Nora y Rosario, las otras dos, tuvieron historias diferentes, probablemente por haber vivido en escenarios diferentes. Ellas sí trabajaron de forma reglada o semi reglada, la primera en Gijón, la segunda en Lastres. A Rosario se le había agriado el carácter ya de niña. ¿Podría, acaso, ser de otra manera? La mandaron de criada a la casa de los ricos con apenas cinco años -pero qué coño puede hacer una niña de cinco años, por favor…- y, a los siete, le consiguieron trabajo de pisadora en una fábrica de salazones. El curro consistía en lo que sigue: ella y unos cuantos niños más, descalzos, bajaban al fondo de los pozos de salazón donde se apilaban las anchoas, los bocartes o las sardinas, con el objeto de desparramar la sal gruesa sobre el pescado y pisarla durante horas, para que se absorbiera bien. De las condiciones draconianas del trabajo da cuenta la anécdota que ella siempre insistía en contar para justificar su aversión a las conservas: cuando uno de los niños pedía permiso para ir a hacer sus necesidades fuera del pozo, nunca se les concedía. Meaban, muertos del asco -que ser pobre no implica ser sucio- sobre la sal que pisaban. ¡Y luego los ricos se comían aquellas latas de pescado, sal y mexu como si fueran bocatto di cardinale!!

Nora L. (1912-2007)

  

Nora, que sí que nació en el monte, tuvo muy claro desde guah.a de que ella quería ser señora. Eso la diferenciaba de todas las demás, claro, que rechazaban de cabo a rabo formar parte de esa clase que las miraba por encima del hombro. Pero Nora había visto como su madre, vestida con andrajos, exprimía a las pitas para revender sus huevos a quien quisiera comprarlos, mientras el padre lo gastaba en las tabernas, y, ¡oigan!, todo su derecho tenía en soñar tiempos mejores. Tomó el primer carro que pudo para vivir su vida en Gijón, y allí sirvió como criada, limpiando portales, y preparando gasas en una farmacia. Ya anciana, sólo recordaba con cariño la última ocupación, quizás por ser más exótica que las anteriores. Su matrimonio, mal visto por la suegra -que, por cierto: también había vivido lo suyo: pastora de ocas en la lejana Moravia, cocinera y tendera en Viena y abnegada madre en Gijón… pero esa historia ya la contamos en su día-, le permitió dejar de trabajar bajo contrato y desempeñar una vida de relativa señoría, siempre ocultando oscuros secretos que la Nueva España no habría visto demasiado bien. Y ése, queridos míos, fue el trabajo más difícil de todos los que había desempeñado. Ver llegar al marido con los ojos amoratados, recibir la carta de su condena a muerte y, finalmente, guardar silencio para siempre. Que levante la mano quien cambie su trabajo por ése. O por el de Maruja, la hermana, viuda que para sacar a su hijo adelante se metió a estraperlista. “Debajo de les faldes“- le decía a mi abuela cuando iban juntas al Musel a por tabaco extranjero- “nun se van a atrever a mirate“, y allí que se iba, airosa, con las faldas repletas de producto.
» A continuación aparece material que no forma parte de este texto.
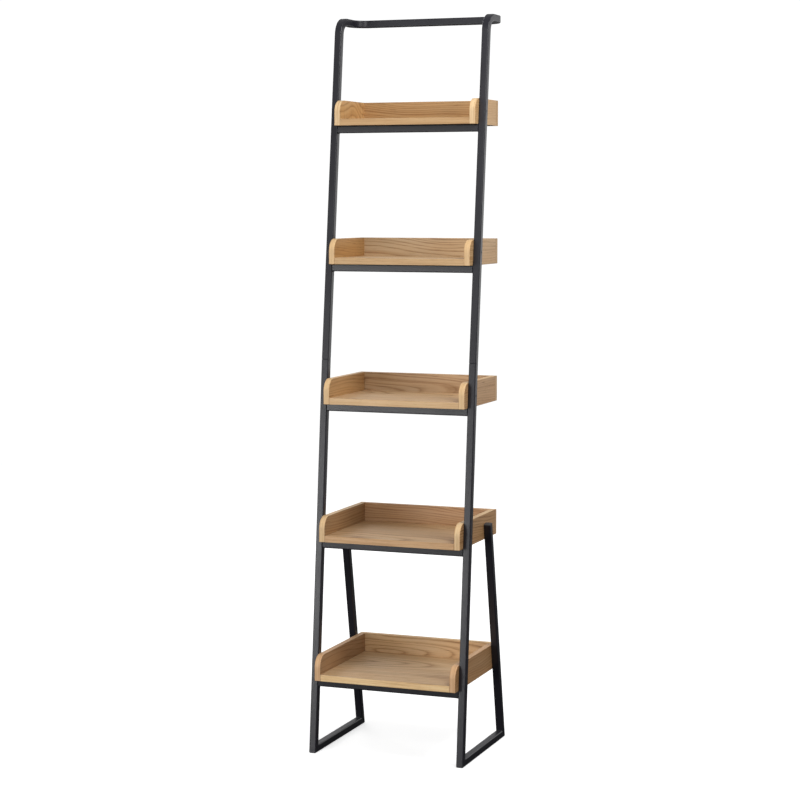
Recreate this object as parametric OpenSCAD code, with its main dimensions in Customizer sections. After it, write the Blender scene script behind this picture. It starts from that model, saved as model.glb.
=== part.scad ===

Nora, de parranda antroxera con las amigas, rollo Rosie la remachadora o paisanu playu. Años 40.

No podría parar de contar las historias de tantas abnegadas mujeres que, en mi familia, desempeñaron trabajos que ayudaron a que sus hijos se criasen sanos y fuertes, a que la memoria resistiese siempre viva en sus descendientes, y que nos ayudaron a ser mejores personas. Casi me duele omitir las historias de mis dos abuelas, o resumir en tan pocas palabras las de mis tatarabuelas. Pero creo que ya se ha ejemplificado bien que las historias de aquellas mujeres, aquellas María Coraje que todos tenemos la suerte de haber tenido en nuestras familias, no deben caer en el olvido. Ellas no deben ser transparentes, ni sus trabajos considerados menores a los de sus cumpañeros, muy duros, desde luego, pero también más y mejor reconocidos.

Por ellas, que aunque se hayan ido, siguen estando en nuestras acciones; por las que se fueron y nadie recuerda, por las que somos y por las que quedan por llegar, feliz día de la Mujer Trabajadora. Porque despojar a este día de su adjetivo de laboriosidad no es baladí, ni inocente, ni positivo: todas fueron trabajadoras, con cotización o sin ella, con o sin contrato. El resultado de su trabajo está aquí, en nosotros mismos. ¡Bravo por ellas!